**GOAL OF THE EXERCISE**
Copy the data word for word, keeping every line.

**DATASET RECORDS**

------------------------------------

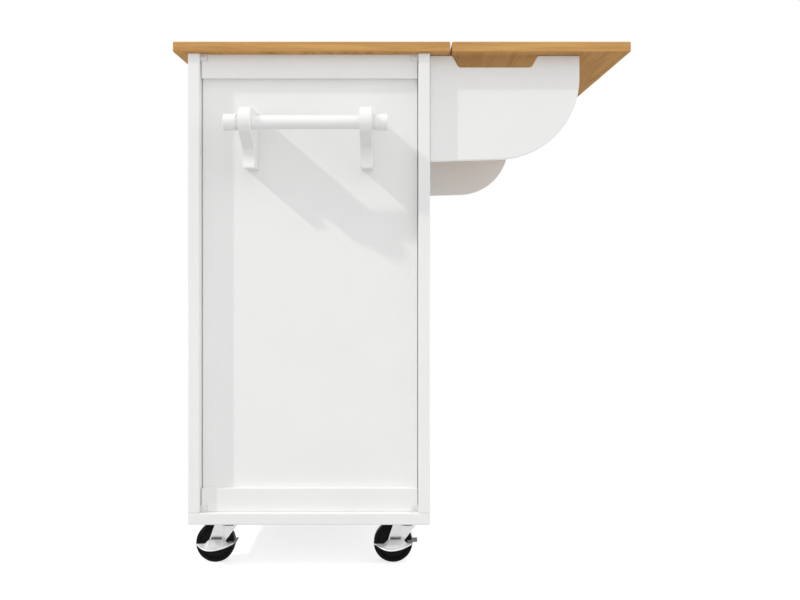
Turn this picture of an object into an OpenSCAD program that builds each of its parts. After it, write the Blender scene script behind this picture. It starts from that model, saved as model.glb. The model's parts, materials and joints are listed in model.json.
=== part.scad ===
// Rolling kitchen island: a wooden worktop with a raised drop leaf, a white cabinet
// with drawers and doors, a towel bar on one end, and four braked casters.
// X runs along the length and the towel bar is on the +X end. The front faces -Y and
// the drop leaf is at +Y. Z is up and the floor is z = 0.

/* [Worktop] */
// Height of the worktop's top above the floor
overall_h = 904; // [860:1:950]
// Length of the worktop and of the drop leaf
top_l = 1120; // [1000:5:1400]
// Depth of the fixed worktop, front to back
top_d = 473.5; // [450:0.5:560]
// Thickness of the worktop and of the drop leaf
top_t = 18; // [15:1:30]
// Rounding of the worktop's edges
top_edge_r = 2.5; // [1:0.5:6]
// How far the worktop stands out past each end of the cabinet
end_overhang = 8; // [4:1:40]
// How far the worktop stands out past the front of the cabinet
front_overhang = 24; // [10:0.5:40]
// How far the worktop stands out past the back of the cabinet
back_overhang = 34.5; // [30:0.5:60]

/* [Drop leaf] */
// Depth of the drop leaf, from the joint to its free edge
leaf_d = 305; // [270:5:400]
// Gap between the worktop and the raised leaf
leaf_gap = 3; // [2.5:0.5:5]

/* [Cabinet] */
// Thickness of the base board
base_t = 20; // [16:1:30]
// Thickness of the four corner posts, seen from the end
post_t = 20; // [18:1:30]
// Width of the front posts, seen from the front
front_post_w = 36; // [30:1:60]
// Width of the rear posts, seen from the back
rear_post_w = 64; // [60:1:100]
// Rounding of the posts' upright edges
post_edge_r = 1.5; // [0.5:0.5:4]
// How far the end panel lies behind the end face
end_panel_inset = 21; // [16:0.5:26]
// How far the end rails lie behind the end face
end_rail_inset = 11; // [9:0.5:15]
// Height of the top rail on each end
end_top_rail_h = 41.5; // [30:0.5:80]
// Height of the bottom rail on each end
end_bottom_rail_h = 40; // [25:0.5:80]
// Side of the small square corner connectors
connector_s = 12; // [8:0.5:16]
// How far a corner connector stands out from its rail
connector_out = 3; // [2:0.5:8]
// Thickness of the partition between the two bays
partition_t = 16; // [12:1:30]
// Width of the front centre post
centre_post_w = 36; // [32:1:60]
// Thickness of the back panel
back_panel_t = 5; // [3:0.5:9]
// Height of the rear top and bottom rails
rear_rail_h = 60; // [40:1:100]
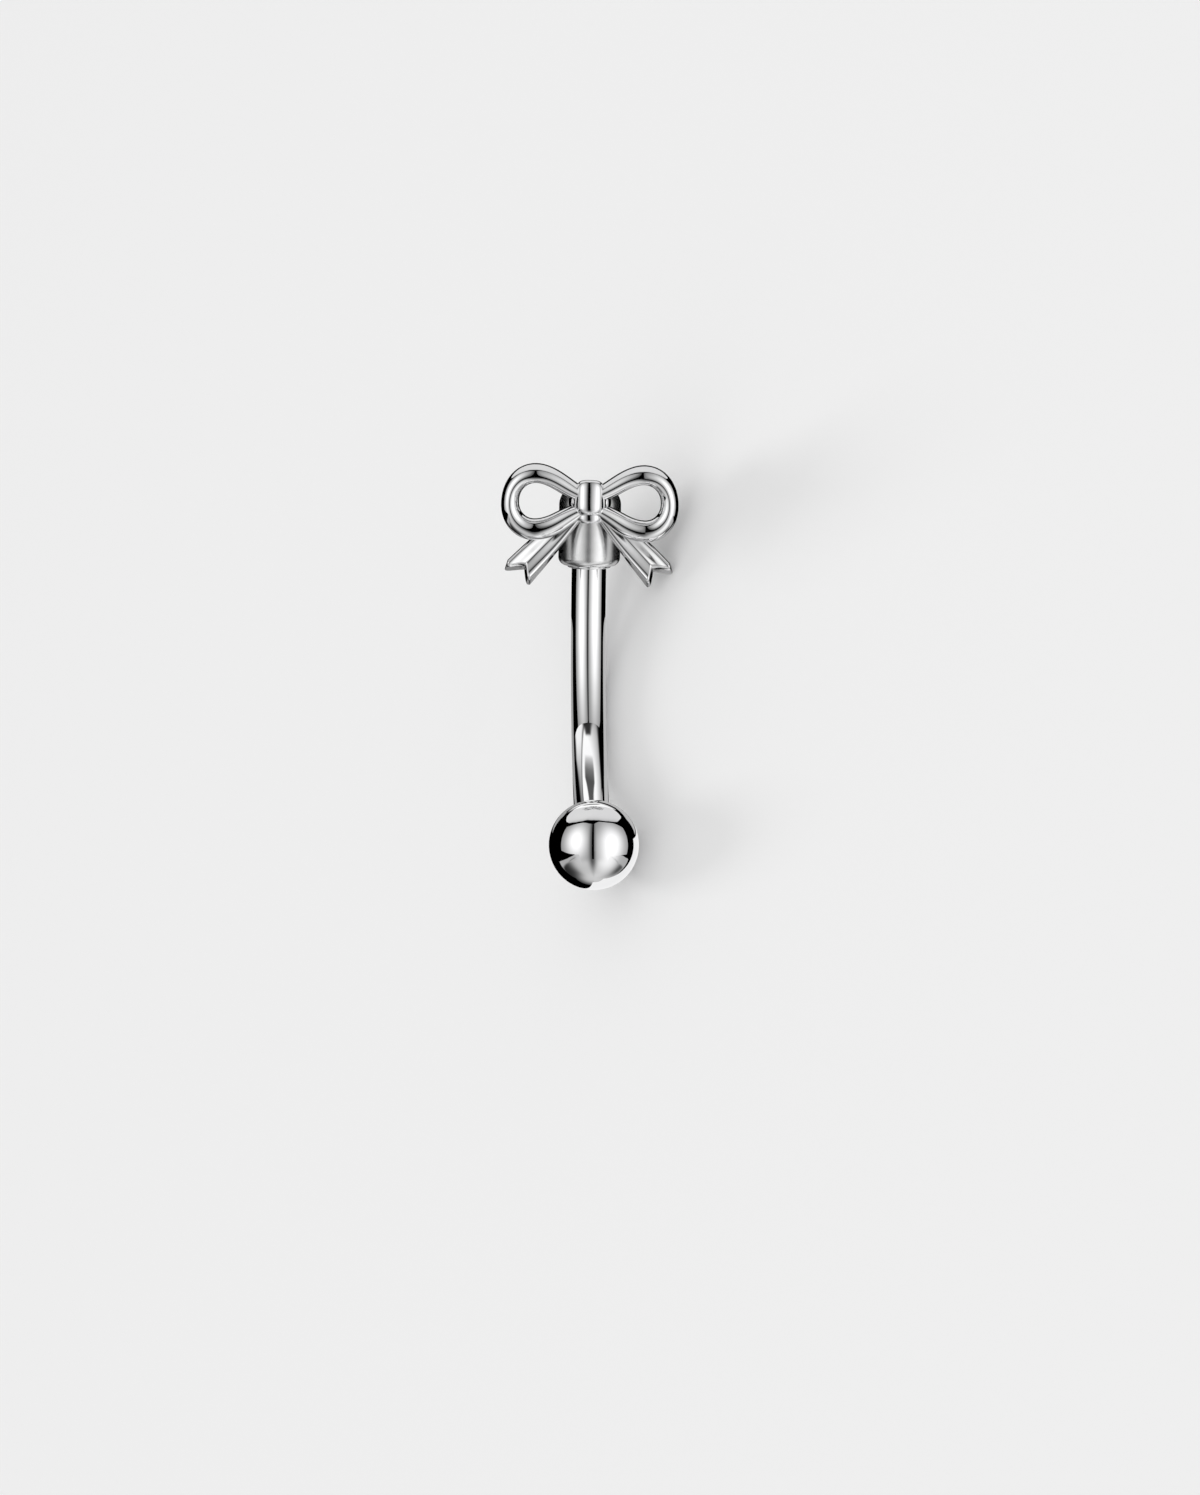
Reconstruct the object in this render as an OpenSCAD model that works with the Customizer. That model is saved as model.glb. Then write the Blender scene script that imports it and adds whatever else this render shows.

------------------------------------

**RESULT OF THIS TASK**
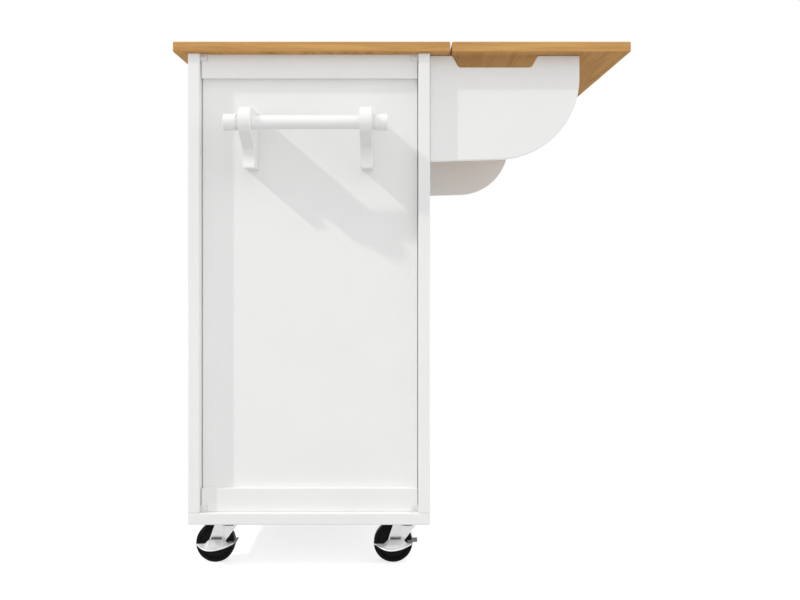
Turn this picture of an object into an OpenSCAD program that builds each of its parts. After it, write the Blender scene script behind this picture. It starts from that model, saved as model.glb. The model's parts, materials and joints are listed in model.json.
=== part.scad ===
// Rolling kitchen island: a wooden worktop with a raised drop leaf, a white cabinet
// with drawers and doors, a towel bar on one end, and four braked casters.
// X runs along the length and the towel bar is on the +X end. The front faces -Y and
// the drop leaf is at +Y. Z is up and the floor is z = 0.

/* [Worktop] */
// Height of the worktop's top above the floor
overall_h = 904; // [860:1:950]
// Length of the worktop and of the drop leaf
top_l = 1120; // [1000:5:1400]
// Depth of the fixed worktop, front to back
top_d = 473.5; // [450:0.5:560]
// Thickness of the worktop and of the drop leaf
top_t = 18; // [15:1:30]
// Rounding of the worktop's edges
top_edge_r = 2.5; // [1:0.5:6]
// How far the worktop stands out past each end of the cabinet
end_overhang = 8; // [4:1:40]
// How far the worktop stands out past the front of the cabinet
front_overhang = 24; // [10:0.5:40]
// How far the worktop stands out past the back of the cabinet
back_overhang = 34.5; // [30:0.5:60]

/* [Drop leaf] */
// Depth of the drop leaf, from the joint to its free edge
leaf_d = 305; // [270:5:400]
// Gap between the worktop and the raised leaf
leaf_gap = 3; // [2.5:0.5:5]

/* [Cabinet] */
// Thickness of the base board
base_t = 20; // [16:1:30]
// Thickness of the four corner posts, seen from the end
post_t = 20; // [18:1:30]
// Width of the front posts, seen from the front
front_post_w = 36; // [30:1:60]
// Width of the rear posts, seen from the back
rear_post_w = 64; // [60:1:100]
// Rounding of the posts' upright edges
post_edge_r = 1.5; // [0.5:0.5:4]
// How far the end panel lies behind the end face
end_panel_inset = 21; // [16:0.5:26]
// How far the end rails lie behind the end face
end_rail_inset = 11; // [9:0.5:15]
// Height of the top rail on each end
end_top_rail_h = 41.5; // [30:0.5:80]
// Height of the bottom rail on each end
end_bottom_rail_h = 40; // [25:0.5:80]
// Side of the small square corner connectors
connector_s = 12; // [8:0.5:16]
// How far a corner connector stands out from its rail
connector_out = 3; // [2:0.5:8]
// Thickness of the partition between the two bays
partition_t = 16; // [12:1:30]
// Width of the front centre post
centre_post_w = 36; // [32:1:60]
// Thickness of the back panel
back_panel_t = 5; // [3:0.5:9]
// Height of the rear top and bottom rails
rear_rail_h = 60; // [40:1:100]
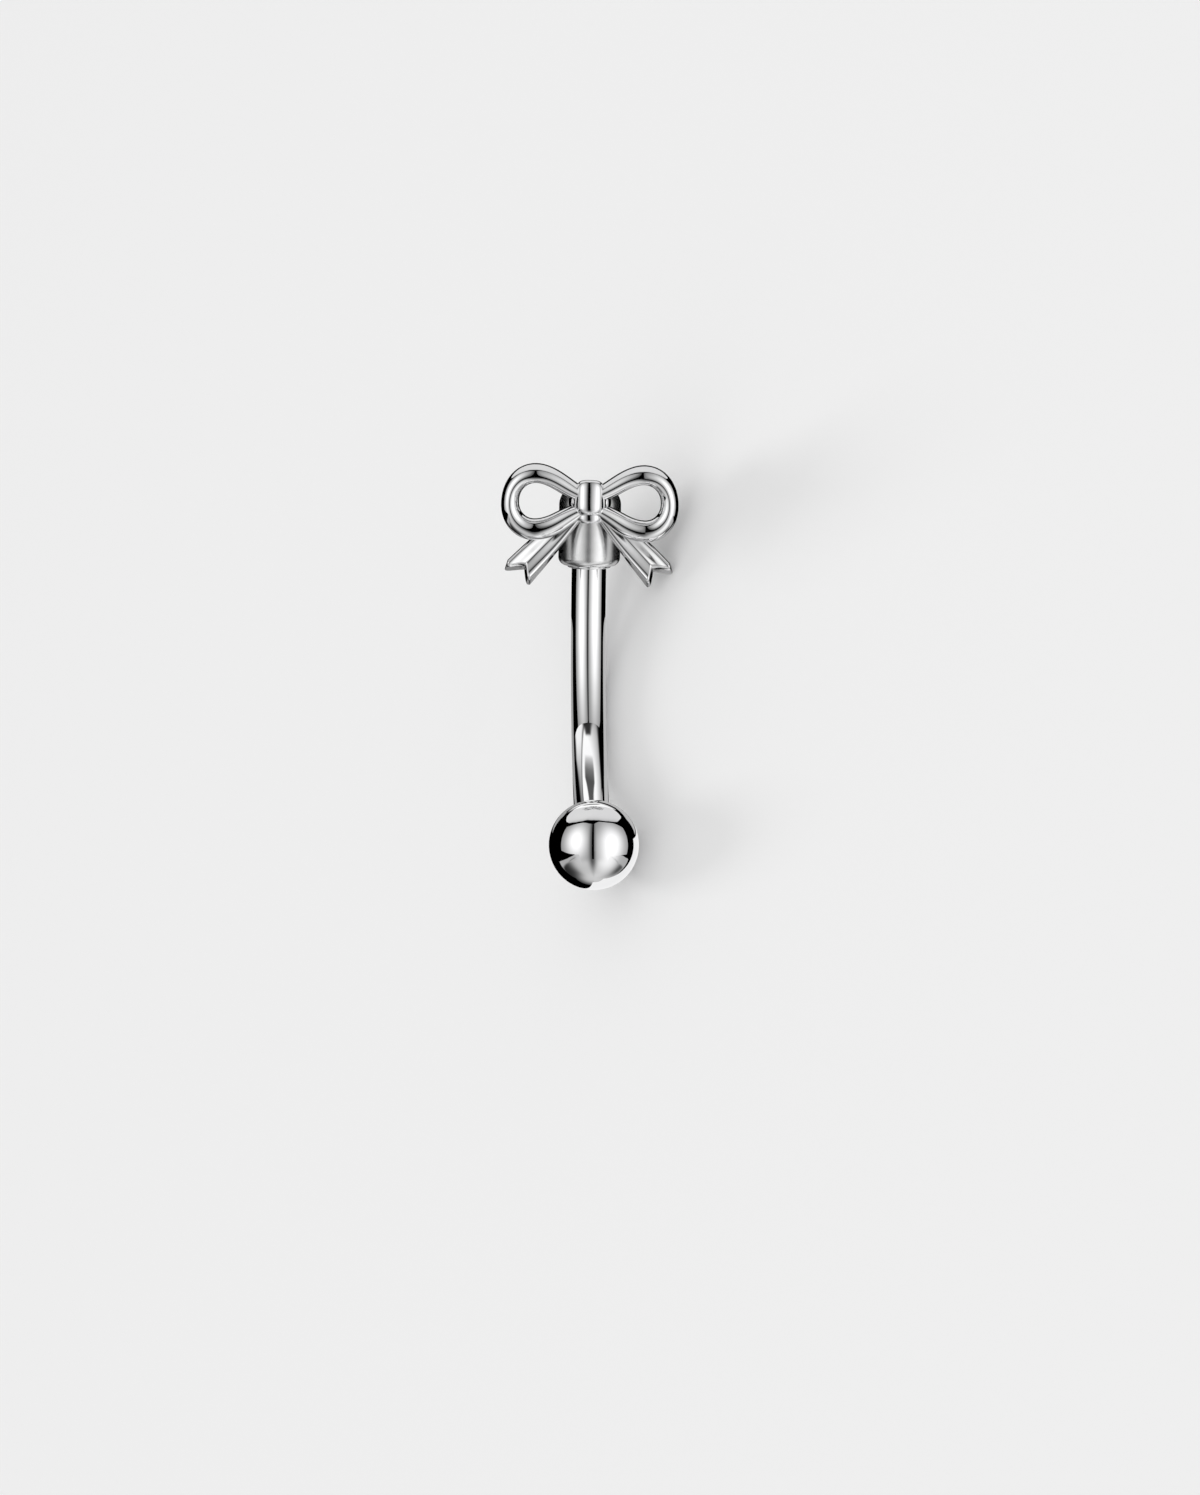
Reconstruct the object in this render as an OpenSCAD model that works with the Customizer. That model is saved as model.glb. Then write the Blender scene script that imports it and adds whatever else this render shows.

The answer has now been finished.